Jill Lauck, Director of College Guidance at Tower Hill School, offers the following thoughts on recent trends she's seeing in application to college.
Having spent 12 years in highly selective college admission prior to this first year in college counseling, I still find myself adjusting my thinking – and, to some extent, my feelings. Things that once seemed quite rational to me as a college admission officer now feel much more personal to me since they directly affect ‘my kids’ – that is, the 55 seniors for whom I am responsible as a college counselor.
So many things have changed since I began working in admission in the fall of 1998. For one, consumer confidence levels seem to correspond nearly perfectly with college admission application numbers: when things are good in the economy, application numbers grow. Given the more recent peak in numbers of students in the off-to-college-age demographic in recent years, it is not surprising that colleges experienced a huge surge in applications. From the less competitive to the most selective, admission officers found themselves hunkered down with more and more files in the past five or so years, everyone clamoring for the spots too few and too precious. What has changed is the number of colleges to which students – and parents – expect to make applications. Whereas it used to be quite standard in the early to mid 1990s to apply to five or six colleges, it is now not at all unusual for a student to apply to 12 or 13. What students – and parents – do not seem to realize is that they are competing directly with one another, and that these kind of numbers can be harmful in a student’s own shot at admission.

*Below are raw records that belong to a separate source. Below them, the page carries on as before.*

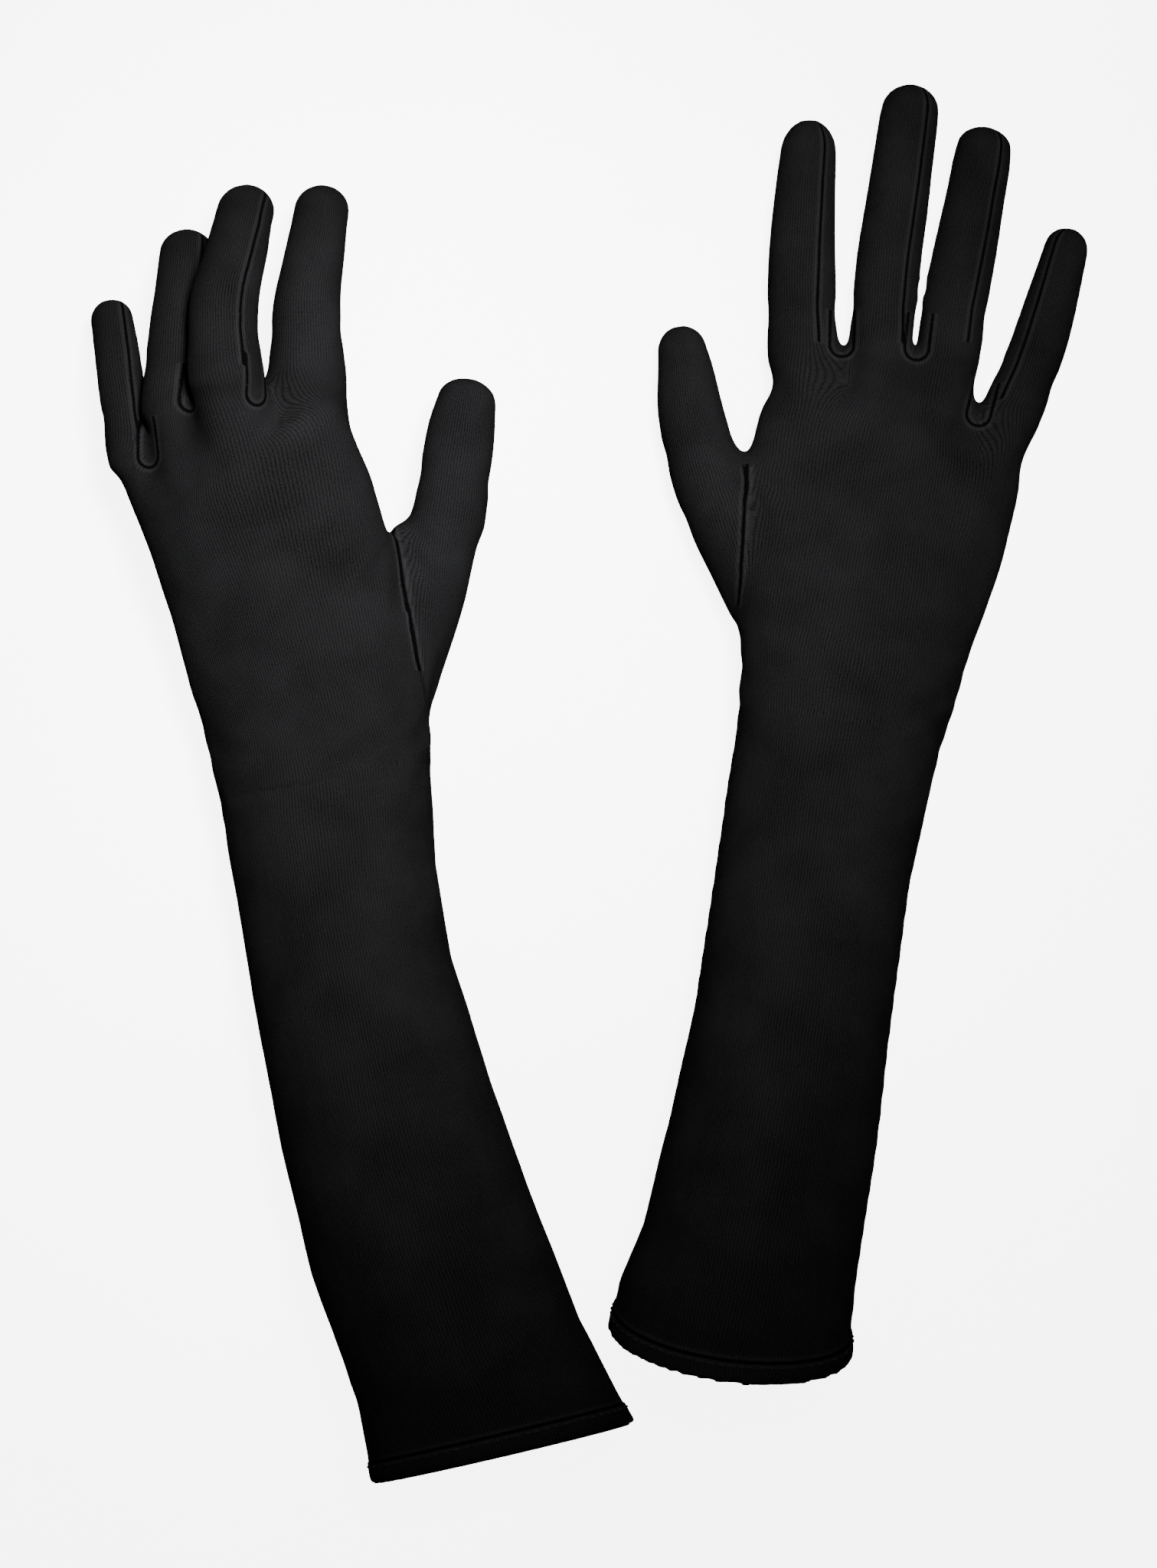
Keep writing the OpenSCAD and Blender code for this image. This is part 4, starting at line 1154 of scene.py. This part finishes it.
# The paper's height, in metres
drop = -0.0006
corners = ((-half, -half), (half, -half), (half, half), (-half, half))
floor_mesh.from_pydata(
    [(x, y, drop) for x, y in corners],
    [],
    [(0, 1, 2, 3)],
)
floor = bpy.data.objects.new("floor", floor_mesh)
bpy.context.scene.collection.objects.link(floor)
paper = bpy.data.materials.new("floor_paper")
n = Nodes(paper)
grain = n.add("ShaderNodeTexNoise")
grain.inputs["Scale"].default_value = 60.0
tone = n.map(grain.outputs[0], 0.3, 0.7, 0.88, 0.91)
paint = n.add("ShaderNodeCombineColor")
for socket in paint.inputs[:3]:
    n.link(tone, socket)
surface = n.add("ShaderNodeBsdfPrincipled")
surface.inputs["Roughness"].default_value = 0.9
n.link(paint.outputs[0], surface.inputs["Base Color"])
n.link(paint.outputs[0], surface.inputs["Emission Color"])
surface.inputs["Emission Strength"].default_value = 7.0
n.link(surface.outputs[0], n.add("ShaderNodeOutputMaterial").inputs[0])
floor_mesh.materials.append(paper)
# The paper is bright to the camera without lighting the gloves from below.
floor.visible_diffuse = False
floor.visible_glossy = False


def area_light(name, place, size, power):
    data = bpy.data.lights.new(name, "AREA")
    data.shape = "DISK"
    data.size = size
    data.energy = power
    lamp = bpy.data.objects.new(name, data)
    lamp.location = place
    aim = Vector(centre) - Vector(place)
    lamp.rotation_euler = aim.to_track_quat("-Z", "Y").to_euler()
    bpy.context.scene.collection.objects.link(lamp)


area_light("fill", (0.25, 0.3, 2.2), 1.0, 3.5)
spot_data = bpy.data.lights.new("key", "SPOT")
spot_data.energy = 180.0
spot_data.shadow_soft_size = 0.16
spot_data.spot_size = math.radians(28.0)
spot_data.spot_blend = 1.0
spot = bpy.data.objects.new("key", spot_data)
spot.location = (0.14, 0.34, 1.0)
spot_aim = Vector((-0.055, 0.1, 0.03)) - spot.location
spot.rotation_euler = spot_aim.to_track_quat("-Z", "Y").to_euler()
bpy.context.scene.collection.objects.link(spot)
world = bpy.data.worlds.new("studio")
world.use_nodes = True
world.node_tree.nodes["Background"].inputs[0].default_value = (1, 1, 1, 1)
world.node_tree.nodes["Background"].inputs[1].default_value = 0.06
bpy.context.scene.world = world

LENS = 135.0
SENSOR = 36.0
# The picture shows this much of the table, from its lower to its upper edge
VIEW_HEIGHT = 0.471
camera_data = bpy.data.cameras.new("camera")
camera_data.lens = LENS
camera_data.sensor_width = SENSOR
camera = bpy.data.objects.new("camera", camera_data)
reach = LENS * VIEW_HEIGHT / SENSOR
camera.location = (-0.0032, -0.0004, 0.02 + reach)
camera_data.clip_end = 20.0
bpy.context.scene.collection.objects.link(camera)
bpy.context.scene.camera = camera
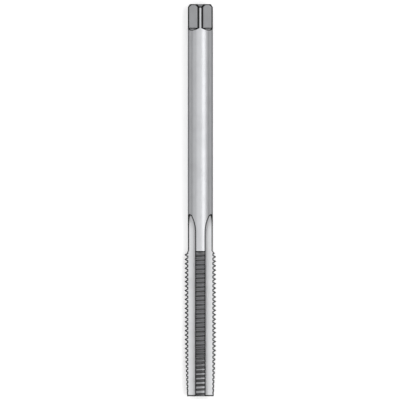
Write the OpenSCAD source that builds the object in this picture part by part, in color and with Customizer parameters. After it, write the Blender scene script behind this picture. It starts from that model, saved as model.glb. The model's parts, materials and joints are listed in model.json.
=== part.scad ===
// Long-shank nut tap with a metric right-hand thread, ground from one bar and lying on its side as it rests on a bench.
// The whole tool is one solid: a turned blank, ring grooves tilted to the lead of the thread, straight flutes and a drive square.
// It is drawn standing on its tip, then laid along +Y with one land on top and the shank touching the ground.

/* [Thread] */
// Major diameter of the thread
thread_d = 18; // [17.5:0.5:22]
// Pitch of the thread
pitch = 2.5; // [1.5:0.25:3]
// Length of the threaded part, lead included
thread_len = 81.5; // [60:0.5:90]
// Length of the tapered lead at the tip
lead_len = 28.5; // [14:0.5:45]
// How much the diameter at the very tip stands over the root of the thread
tip_over_root = 0.17; // [0.1:0.01:0.6]
// Axial length of the chamfer behind the last turn
back_chamfer = 2; // [1:0.1:4]
// Included angle of the thread
thread_angle = 60; // [50:1:60]

/* [Shank] */
// Overall length of the tap
overall_len = 220; // [180:1:260]
// Diameter of the shank and the neck
shank_d = 14; // [12:0.25:14.25]
// Axial length of the chamfer on the drive end
end_chamfer_len = 1.7; // [0.5:0.1:3]
// Depth of that chamfer, measured along the radius
end_chamfer_depth = 1.1; // [0.3:0.1:1.3]

/* [Drive square] */
// Distance across the flats of the square
square_af = 11.2; // [9.5:0.1:11.8]
// Length of the flats, without the slope they end in
flat_len = 13.5; // [10:0.1:18]
// Angle of that slope to the axis
slope_angle = 52; // [20:1:70]

/* [Flutes] */
// Number of flutes, and so of lands
flutes = 3; // [3:1:4]
// Width of each land
land_w = 5.6; // [4:0.1:6.4]
// Radius at the floor of each flute
floor_r = 2.5; // [1:0.1:3.2]
// Length of the flutes at full depth, from the tip
flute_len = 92; // [91:0.5:110]
// Radius of the grinding wheel that leaves the run-out
wheel_r = 17.5; // [11:0.5:40]

/* [Centre holes] */
// Diameter of the pilot bore in each centre hole
pilot_d = 2; // [1:0.1:3]
// Depth of each centre hole
centre_depth = 4.4; // [3.5:0.1:7]
// Diameter of the cone at its mouth
cone_d = 4.25; // [3.25:0.05:5]
// Included angle of the cone
cone_angle = 60; // [55:1:65]

/* [Hidden] */
$fn = 96;

// Shares of the pitch in the basic profile of the thread
depth_share = 0.6134;
crest_share = 0.125;
pitch_line_share = 0.6495;

// How far every cutter reaches past what it cuts
overrun = 0.1 * pitch;
thread_r = thread_d / 2;
shank_r = shank_d / 2;
depth = depth_share * pitch;
root_r = thread_r - depth;
tip_r = root_r + tip_over_root / 2;
flank = tan(thread_angle / 2);
lead_angle = atan(pitch / (PI * (thread_d - pitch_line_share * pitch)));
drill_point_slope = 31;

// Each groove runs on past both sides of its land by this angle
past_land = 8;
groove_arc = 2 * (asin(land_w / 2 / root_r) + past_land);

// The bar as turned: lead, thread at full diameter, neck, shank and end chamfer
module blank() {
    rotate_extrude()
        polygon([
            [0, 0],
            [tip_r, 0],
            [thread_r, lead_len],
            [thread_r, thread_len - back_chamfer],
            [shank_r, thread_len],
            [shank_r, overall_len - end_chamfer_len],
            [shank_r - end_chamfer_depth, overall_len],
            [0, overall_len],
        ]);
}

// One flute: half its opening angle, and where its floor lies from the axis
half_angle = 180 / flutes;
floor_x = (land_w / 2 + floor_r) / sin(half_angle);
floor_depth = floor_x - floor_r;
reach = thread_r + overrun;

// Where the wheel stops it sinks in by this much, so its arc crosses the floor instead of only touching it
dip_share = 0.004;
dip = dip_share * wheel_r;

// The wedge between two land sides, closed at the bottom by the floor radius
module flute_section() {
    apex_x = land_w / 2 / sin(half_angle);
    tan_x = floor_x - floor_r * sin(half_angle);
    tan_y = floor_r * cos(half_angle);
    mouth_y = (reach - apex_x) * tan(half_angle);
    translate([floor_x, 0]) circle(r = floor_r);
    polygon([[tan_x, tan_y], [reach, mouth_y], [reach, -mouth_y], [tan_x, -tan_y]]);
}

// A straight flute, and the arc on which the wheel leaves the metal behind it
module flute() {
    wheel_x = floor_depth + wheel_r;
    exit_angle = acos(1 - (shank_r + overrun + dip - floor_depth) / wheel_r);
    entry_angle = 2 * acos(1 - dip / wheel_r);
    translate([0, 0, -overrun]) linear_extrude(flute_len + overrun) flute_section();
    translate([wheel_x - dip, 0, flute_len])
        rotate([90, 0, 0])
            rotate([0, 0, 180 - exit_angle])
                rotate_extrude(angle = exit_angle + entry_angle)
                    translate([wheel_x, 0]) mirror([1, 0]) flute_section();
}

// Flutes lie between the lands, and a land faces -Y before the tap is laid down
module flute_set() {
    for (i = [0 : flutes - 1]) rotate([0, 0, 360 * (i + 0.5) / flutes - 90]) flute();
}

// One flat of the drive square, with the slope that leads out of it onto the shank
module flat_cutter() {
    flat_x = square_af / 2;
    side = shank_r + overrun;
    translate([0, shank_r, overall_len - flat_len])
        rotate([90, 0, 0])
            linear_extrude(shank_d)
                polygon([
                    [flat_x, 0],
                    [side, (flat_x - side) / tan(slope_angle)],
                    [side, flat_len + overrun],
                    [flat_x, flat_len + overrun],
                ]);
}

module flats() {
    for (i = [0 : 3]) rotate([0, 0, 45 + 90 * i]) flat_cutter();
}

// A centre drill's hole: the cone that a lathe centre sits in, and the pilot bore under it
module centre_hole() {
    cone_len = (cone_d - pilot_d) / 2 / tan(cone_angle / 2);
    point_len = pilot_d / 2 * tan(drill_point_slope);
    rotate_extrude()
        polygon([
            [0, -overrun],
            [cone_d / 2, -overrun],
            [cone_d / 2, 0],
            [pilot_d / 2, cone_len],
            [pilot_d / 2, centre_depth],
            [0, centre_depth + point_len],
        ]);
}

// Everything but the thread
module fluted_blank() {
    difference() {
        blank();
        flute_set();
        flats();
        centre_hole();
        translate([0, 0, overall_len]) mirror([0, 0, 1]) centre_hole();
    }
}

// A groove of the thread across one land: a short arc, tilted about the middle of the land to the lead of the helix
module groove() {
    half_mouth = pitch * (1 - crest_share) / 2;
    past = overrun / 2;
    rotate([lead_angle, 0, 0])
        rotate([0, 0, -groove_arc / 2])
            rotate_extrude(angle = groove_arc)
                polygon([
                    [root_r, depth * flank - half_mouth],
                    [root_r, half_mouth - depth * flank],
                    [thread_r + past, half_mouth + past * flank],
                    [thread_r + past, -half_mouth - past * flank],
                ]);
}

// The helix in arcs: one turn further up by a pitch, one land further round by its share of a pitch
module grooves() {
    for (land = [0 : flutes - 1])
        rotate([0, 0, 360 * land / flutes - 90])
            for (turn = [0 : ceil(thread_len / pitch)])
                translate([0, 0, pitch * (turn + land / flutes - 0.5)])
                    groove();
}

module tap() {
    color("silver")
        translate([0, -overall_len / 2, shank_r])
            rotate([-90, 0, 0])
                difference() {
                    fluted_blank();
                    grooves();
                }
}

tap();
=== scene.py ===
# %% [markdown]
# A long-shank nut tap, dressed for rendering.
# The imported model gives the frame, the size and the place of the tool. This script makes a finer piece of the
# same shape that stands in the same place, with a continuous helical thread and its own ground finishes.

# %% The frame
import bpy, bmesh, json, math
from mathutils import Matrix, Vector

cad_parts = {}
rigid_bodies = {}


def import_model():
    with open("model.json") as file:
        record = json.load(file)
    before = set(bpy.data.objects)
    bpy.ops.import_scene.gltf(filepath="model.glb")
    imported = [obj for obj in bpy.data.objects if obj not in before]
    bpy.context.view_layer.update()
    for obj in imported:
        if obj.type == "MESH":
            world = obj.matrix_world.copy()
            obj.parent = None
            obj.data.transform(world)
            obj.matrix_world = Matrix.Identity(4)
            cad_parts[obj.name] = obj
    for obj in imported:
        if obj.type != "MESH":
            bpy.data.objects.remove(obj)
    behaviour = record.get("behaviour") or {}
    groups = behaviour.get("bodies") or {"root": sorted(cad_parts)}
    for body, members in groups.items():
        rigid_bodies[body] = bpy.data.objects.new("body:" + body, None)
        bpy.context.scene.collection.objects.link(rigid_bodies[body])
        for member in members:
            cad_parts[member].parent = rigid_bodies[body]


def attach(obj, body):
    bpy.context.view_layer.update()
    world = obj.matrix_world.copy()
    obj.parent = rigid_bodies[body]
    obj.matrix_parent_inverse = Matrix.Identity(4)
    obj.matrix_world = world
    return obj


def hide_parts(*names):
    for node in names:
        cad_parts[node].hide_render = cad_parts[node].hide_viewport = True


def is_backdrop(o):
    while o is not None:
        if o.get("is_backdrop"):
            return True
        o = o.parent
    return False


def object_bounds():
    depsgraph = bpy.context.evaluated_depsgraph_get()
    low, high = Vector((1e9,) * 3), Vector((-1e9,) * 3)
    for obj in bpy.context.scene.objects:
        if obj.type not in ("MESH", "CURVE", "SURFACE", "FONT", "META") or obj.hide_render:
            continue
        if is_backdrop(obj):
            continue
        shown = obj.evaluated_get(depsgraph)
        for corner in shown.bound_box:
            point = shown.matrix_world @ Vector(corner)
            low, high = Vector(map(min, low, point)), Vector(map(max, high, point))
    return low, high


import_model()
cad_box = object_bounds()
print("packed box in metres:", cad_box)

# %% [markdown]
# The tool is made standing on its tip with its axis on Z, because that is how a lathe or a grinder turns it, and it
# is laid down at the very end. All sizes are in millimetres, as its drawing would give them. The thread is a metric
# one: its groove is 0.6134 of the pitch deep, and the crest between two grooves is an eighth of the pitch wide.

# %% Sizes of the bar and its thread
LENGTH = 220.0
SHANK_R = 7.0
END_CHAMFER_LEN = 1.7
END_CHAMFER_DEPTH = 1.1
THREAD_R = 9.0
THREAD_LEN = 81.5                 # the lead counts in it
LEAD_LEN = 28.5
BACK_CHAMFER = 2.0                # behind the last turn
PITCH = 2.5
DEPTH_SHARE = 0.6134
CREST_SHARE = 0.125
FLANK_ANGLE = math.radians(30)    # of one side of the groove, half of the thread angle
ROOT_R = THREAD_R - DEPTH_SHARE * PITCH
TIP_OVER_ROOT = 0.085
TIP_R = ROOT_R + TIP_OVER_ROOT
print("root radius %.3f mm, tip radius %.3f mm" % (ROOT_R, TIP_R))

# %% [markdown]
# Each way of cutting leaves its own surface, so the piece carries one material slot for each of them. A cutter brings
# its own slot number with it, and the cut faces keep that number: a flute is ground because the wheel that made it
# was, with nothing to select by hand afterwards.

# %% Slot numbers
SLOTS = 8
SHANK, THREAD, LEAD, FLUTE, SQUARE, SLOPE, CENTRE, FACED = range(SLOTS)
print(SLOTS, "slots on the one piece")

# %% [markdown]
# Turning. On a lathe the work spins and the tool follows an outline. Here the outline spins, once about Z. It comes
# back to where it began and its ends lie on the axis, so the seam and the two poles are welded afterwards. That leaves
# a closed shape, and its faces are then turned to point outwards.

# %% Helpers: turning
NEAR = 1e-4                       # two points nearer than this are one point
NO_LENGTH = 1e-6                  # an edge shorter than this is none


def close_up(bm):
    """Weld the seam and the poles, then point all faces outwards."""
    bmesh.ops.remove_doubles(bm, verts=bm.verts, dist=NEAR)
    bmesh.ops.dissolve_degenerate(bm, edges=bm.edges, dist=NO_LENGTH)
    open_ends = [e for e in bm.edges if e.is_boundary]
    if open_ends:
        bmesh.ops.holes_fill(bm, edges=open_ends, sides=0)
    bmesh.ops.recalc_face_normals(bm, faces=bm.faces)
    return bm


def turned(outline, steps):
    """Spin an outline of (radius, height) points once about Z."""
    bm = bmesh.new()
    verts = [bm.verts.new((r, 0, h)) for r, h in outline]
    edges = [bm.edges.new(pair) for pair in zip(verts, verts[1:])]
    bmesh.ops.spin(bm, geom=verts + edges, cent=(0, 0, 0), axis=(0, 0, 1), dvec=(0, 0, 0), angle=2 * math.pi,
                   steps=steps, use_merge=True, use_normal_flip=False, use_duplicate=False)
    return close_up(bm)


print("helpers close_up and turned")

# %% [markdown]
# From mesh code to object. A bmesh is only a working copy, so it is written to a mesh, and an object shows the mesh.
# All its faces start with one slot number, and the slots stay empty until the finishes are made.

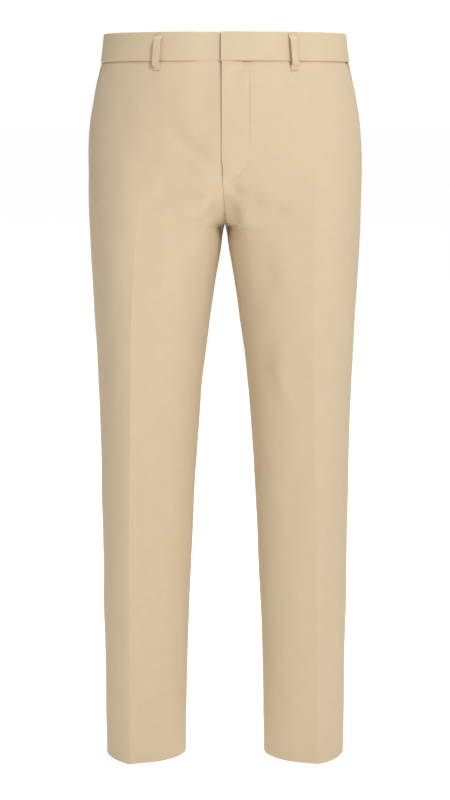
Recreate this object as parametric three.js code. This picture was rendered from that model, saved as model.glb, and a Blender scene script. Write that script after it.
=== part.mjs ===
// Flat-front suit trousers, filled out as if worn and held up at the waistband.
// Millimetres, +Z up. The front faces -Y and the wearer's left is +X. The origin is the centre of the
// waistband, half way up it. Each cut piece is its own closed wall, 0.3 mm from its neighbours.
import * as THREE from "three";

// ---- Driving dimensions -------------------------------------------------------------------------
// A "drop" is a distance straight down from the waistband's top edge.
const bandHeight = 38;
const outseam = 1040; // top edge of the waistband to the hem
const rise = 263; // top edge of the waistband to the fork, where the inseams meet the seat seam
const cloth = 1.4; // a panel's wall
const bandWall = 2.6; // outer band, interlining and inner band together
const gap = 0.3; // left at every seam
const bandProud = 0.6; // how far the waistband stands out from the panels below it

const hem = { depth: 36, wall: 2.6 }; // the allowance turned up inside the leg

const fly = {
  seamShift: -3, // the centre front seam lies a little to the wearer's right
  overlap: 1.6, // the left front's folded edge past that seam
  lift: 1.9, // how far that edge rides over the right front
  tuck: 2.6, // how far the right front is drawn in beside it at the waist
  lapEnds: [164, 180], // drops between which the overlap runs out
  bottom: 196, // drop at which the opening ends
  width: 34, // fly edge to the curved stitching
  curve: 38, // height of the stitching's rounded lower end
};
const underlap = { left: 30, right: -26, top: 41, bottom: 186, wall: 1.2, clearance: 0.5 };
const zip = { left: 20, right: 2, top: 44, bottom: 182, wall: 1.5, clearance: 0.35 };
const bandLap = { leftEnd: -5.3, rightEnd: 30, lift: 1.2, tuck: 3.9, near: 14, far: 52 };
const hook = { width: 13, height: 15, wall: 0.7, across: 12 };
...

When 10 students from Tower Hill School apply to one highly selective college, chances are good that no more than one or two of those students will be offered admission. In a good year, one or two more will be offered a place on the waiting list. When smart students from good schools apply in huge numbers, only the very, very best – or the very best connected – will be admitted, often leaving average or better than average students with a list that is not what they’d hoped. When I was in admission, I often joked that I wished college admission was like national Match Day for medical students: you submitted applications and a list of rank-ordered preferences in advance, and then everyone would come together on a given day to find out the single program to which they had been admitted. Not good for 17-year-olds who are prone to changing their minds, of course, but at least it might ensure that students were evened out a bit better in terms of hope and ability.
The other glaring change I’ve found in admission over the past several years is the preference given to students with ‘demonstrated interest’ toward a particular college. It used to be that only a handful of schools who needed to watch their dollars carefully employed this tactic, but in my first year as a college counselor this year I found that more and more colleges admit students based more on their likelihood to attend that college than more concrete factors like academic achievement and extracurriculars. It seems to mean more at a selective (but not super selective) college that a student logged on to an online chat in the fall and that that student sat for an interview with an admission officer, than, say, real demonstrated leadership in the school and community setting. I can’t tell you how upsetting I found this in the past few months, watching otherwise extraordinary kids get passed up in favor of the student who had played the game. It was often disheartening – both for the students and for this counselor.